Tight Apartment Supply May Trigger A Sales Uptick
Written by Yudislaidy Fernandez on March 11, 2010
By Yudislaidy Fernandez
Limited supply of apartment buildings and more attractive financing available indicate a coming uptick in sales in the multi-housing market, a new report says.
Calum Weaver, director of operations at CB Richard Ellis’s multi-housing private client group, says mortgage giants Freddie Mac and Fannie Mae are offering more attractive financing for this product type.
"You can still get good leverage around 75% loan-to-value [ratio] whereas for other property types it’s probably harder to achieve that," he said. "It gives you an advantage."
Limited new supply of apartment rental units is another factor at hand.
The number of apartments in South Florida is still 12% under the peak seen in the second quarter of 2003, which is likely to create a pent-up demand for apartments, the CB Richard Ellis multi-housing market update report released this month shows.

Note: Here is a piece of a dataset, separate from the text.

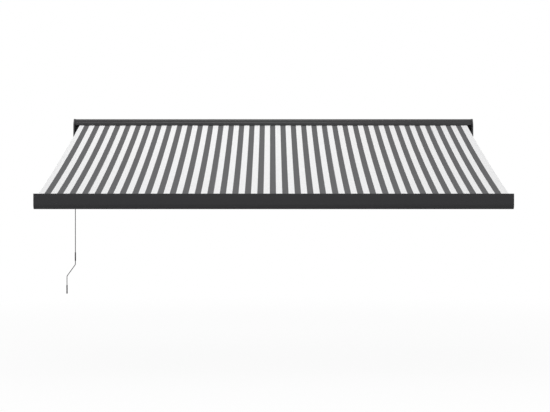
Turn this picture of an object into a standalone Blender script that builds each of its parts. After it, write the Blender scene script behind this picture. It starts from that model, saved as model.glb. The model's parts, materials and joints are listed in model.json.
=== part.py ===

The collapse of the housing market and credit freeze paralyzed most planned multi-housing projects, leading to a shrinking inventory.
Less than 3,000 apartment units are under construction today in South Florida and it could be several years before construction begins anew, the report says. The limited supply is forecast to drive rents up.
The demand from renters is expected to come in part from young professionals who moved back to parents’ home or added roommates in the depths of the recession, the report indicates. As the economy turns up, they’re likely to seek apartments for rent.
This younger group is expected to rent rather than buy because many are delaying marriage and children to develop their careers. Plus, the report says, the still-visible aftermath of the home mortgage crisis could deter many of them from homeownership.
Buyers are ready to play.
Well-capitalized investors are entering the multi-housing market in Florida looking to snatch up good deals on apartment buildings, Mr. Weaver said.
"The fundamentals of the apartment market down here are strong," he said. "Financing is available on conventional deals. Limited new supply and favorable long-term trends are factors."
Because of all these factors, Mr. Weaver expects cap rates to decrease going forward "because the demand to buy is greater than the supply."
For example, cap rates for well-located properties are down 50-plus basis points from their peak in the first half of 2009, the report indicates.
A lack of desirable deals to buy is also pushing cap rates lower, he says. The capital is there for attractive properties and more is expected to be invested through this year.
For now, government and lenders are seeking an orderly liquidation versus heavy trading at discounted prices as happened in the early 1990s, Mr. Weaver notes in the report.
"Loan terms are being modified to allow time for recovery before seeking a capital event," he said. "Traditional owners such as REITs [real estate investment trusts] and pension funds are under less pressure to sell and are becoming more interested in finding ways to purchase assets at current per unit levels than sell."